Church Of St Helen is a Grade I listed building in the Doncaster local planning authority area, England. First listed on 5 June 1968. A C10-C11 Church.
Church Of St Helen
- WRENN ID
- quartered-parapet-autumn
- Grade
- I
- Local Planning Authority
- Doncaster
- Country
- England
- Date first listed
- 5 June 1968
- Type
- Church
- Source
- Historic England listing
Description
Church of St Helen
This church at Burghwallis, constructed over several centuries from the 10th to 16th centuries with major restorations in 1864 and 1883, represents a significant example of medieval parish church architecture. The building is constructed of rubble, partly laid in herringbone fashion, with red tile roofs.
The church comprises a west tower, a three-bay nave with south porch, and a narrower three-bay chancel with a north vestry.

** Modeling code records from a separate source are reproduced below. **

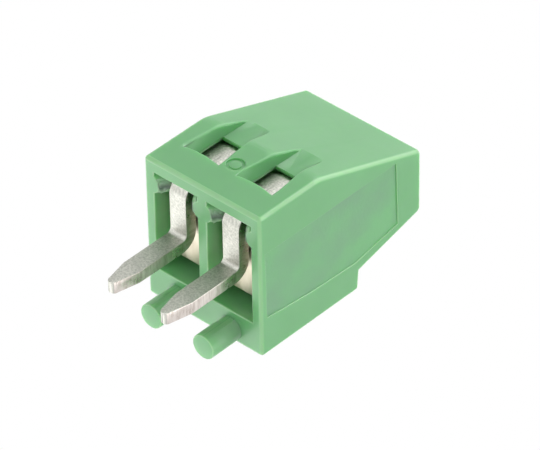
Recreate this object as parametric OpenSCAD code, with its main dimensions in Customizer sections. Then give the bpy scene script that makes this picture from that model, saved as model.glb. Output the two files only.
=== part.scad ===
// Two-pole screw terminal block for a printed circuit board.
// Origin: middle of the face that sits on the board. +Z points away from the board,
// -Y to the side where the wires go in, +Y to the side with the test windows.
// Every length is in millimetres.

/* [Housing] */
// Distance between the two poles
pitch = 2.54; // [2.54:0.01:3.81]
// Depth from the wire side to the window side
body_d = 6.2; // [6:0.05:8]
// Height above the board
body_h = 8.5; // [7.1:0.05:11]
// Wall outside each pocket, on the side faces
side_t = 0.45; // [0.35:0.01:0.8]
// Wall on the window side
back_t = 0.55; // [0.45:0.01:0.7]
// Height of the step above the wire entries
step_h = 5.2; // [4.6:0.05:6]
// Height at which the window side starts to slope
shoulder_h = 3.07; // [3:0.01:3.6]
// Plastic left round the driver holes on the top face, before and behind them
top_rim = 0.265; // [0.15:0.005:0.5]

/* [Openings] */
// Diameter of the hole that guides the wire
wire_hole_d = 1.3; // [1:0.05:1.4]
// Widening of the wire funnel on each side
funnel_flare = 0.3; // [0.1:0.05:0.4]
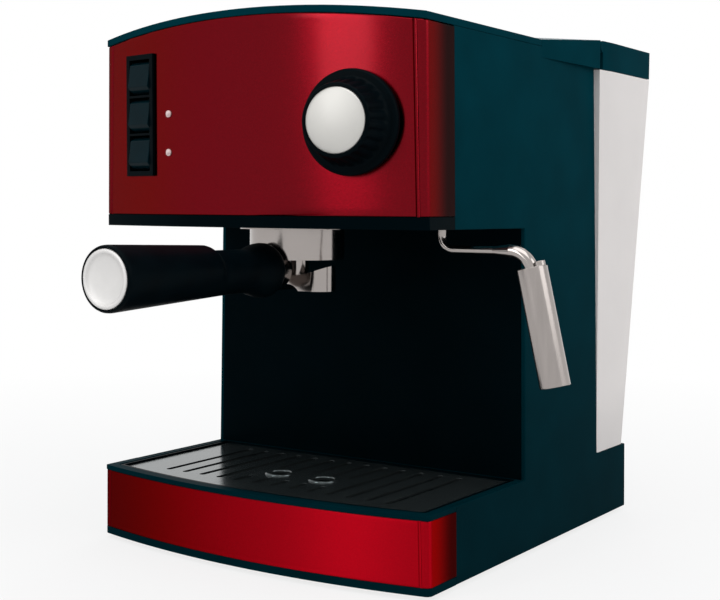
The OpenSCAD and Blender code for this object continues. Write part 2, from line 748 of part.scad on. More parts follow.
module boiler_bolts() color(steel) in_place() translate([0, group_d, boiler_z]) {
    for (a = [45:90:315]) rotate([0, 0, a]) translate([bolt_ring, 0, 0]) {
        translate([0, 0, -flange_t - 3]) cylinder(r = 3.4, h = 3, $fn = 6);
        translate([0, 0, -flange_t]) cylinder(r = bolt_r, h = 2 * flange_t, $fn = 24);
        translate([0, 0, flange_t]) cylinder(r = 3.6, h = 3, $fn = 6);
    }
}
// Half-ring heater in the boiler, with its two ends through the boiler's top
module heating_element() color(steel) in_place() translate([0, group_d, boiler_z + 14]) {
    rotate_extrude(angle = 180) translate([coil_r, 0]) circle(coil_t, $fn = 32);
    for (s = [-1, 1]) {
        translate([s * coil_r, 0, 0]) cylinder(r = coil_t, h = boiler_h - 14 + 6, $fn = 32);
        translate([s * coil_r, 0, 0]) sphere(r = coil_t, $fn = 32);
        translate([s * coil_r - 0.4, -3, boiler_h - 8]) cube([0.8, 6, 8]);
    }
}
module thermostats() color("tan") in_place() for (s = [-1, 1])
    translate([0, group_d + s * 14, boiler_z + boiler_h]) {
        cylinder(r = 8, h = 3);
        cylinder(r = 6, h = 7);
        for (x = [-3, 3]) translate([x - 0.4, -2, 7 - 0.01]) cube([0.8, 4, 5]);
    }

// ---- pump, hoses ------------------------------------------------------------------------

pump_d = cup_d + 46;
shelf_z = base_h + 28;
shelf_gap = 90;
shelf_t = 1.5;
barrel_out_r = 11;
bracket_back = 26;
module on_pump(z) { translate([pump_x, pump_d, z]) children(); }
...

The tower dates to the 13th century and rises in three stages with a chamfered plinth and large quoins set against irregular rubble. Offsets mark the string courses between stages. The tower features round-headed loops on the west and south sides, and a small circular window reset in the second stage on the north side. The belfry stage has paired lancet openings divided by shafts. The top dates to the 15th century and comprises a string course and gargoyles beneath an embattled ashlar parapet with eight crocketed pinnacles.
The nave's south side displays a partly exposed plinth and large quoins set to herringbone walling. The south porch, constructed of plain ashlar in the 14th or 15th century, has a pointed-arched door with hoodmould and a coped gable to a ribbed ashlar roof. Beneath this, an altered Saxon south door retains renewed jambs and a segmental head beneath a round arch. To the right of the porch is a square-headed, three-light Perpendicular window and a renewed lancet window. The north wall shows herringbone-work in its lower section; a 19th-century buttress was built across a small square-headed north doorway flanked by two-light cusped windows with quatrefoils beneath pointed arches. The east gable has coped edges with an apex cross.
The chancel is lower than the nave and displays herringbone-work on its south side, extended eastward in large squared stone with large quoins. A slightly-pointed priests' door is flanked by windows similar to those on the north of the nave. A buttress to the right has a shorter 19th-century window beyond, and the gable has coped edges with a cross. The north vestry, a 19th-century gabled addition, has a door to the east and reuses a 15th or 16th-century north window of two quinquefoiled lights. The ashlar east end of the chancel features a pointed, three-light Perpendicular window with chamfered surround and hoodmould.
Interior
The tower arch features a 12th-century semicircular respond supporting a 13th-century pointed arch, the inner order chamfered. The nave roof, dating to the 19th century, has moulded tie beams, crown posts and collar purlin. The chancel has semi-octagonal responds to a broad, double-chamfered pointed arch, with a blind arch leading into the north vestry. A stone sedilia bench with shaped arms remains in the chancel, along with a pre-Reformation altar slab, reinstated in 1930. The chancel roof is a 19th-century barrel vault.
The furnishings include a Gothic Revival balcony built across the tower arch, and a round font bowl, possibly 12th-century, set on a later octagonal shaft. A late medieval rood screen, restored in 1881, comprises two-two-two divisions with ogee arches subdivided by pendants, topped by a vaulted canopy and cornice with carved vine trail and cresting. Oak panelling surrounds the east end, and a reredos dates to 1885.
Monuments
Numerous medieval cross slabs survive. In the nave is a slab with the brass of a knight in armour, thought to be Thomas Gascoigne (died 1554), with to its north a slab to William Adam (died 1554) bearing a rhymed inscription in old English. South of the altar is a slab with a jewelled cross, book and chalice, and an inscription around the rim to Richard Lyndall, rector (died 1460). North of the altar is a similar slab but without jewelling, inscribed to Henry Gascoigne, rector (died 1540). Other slabs and fragments are documented in Ryder, Saxon churches in South Yorkshire, County Archaeology Monograph No.2, 1982, pages 35–43.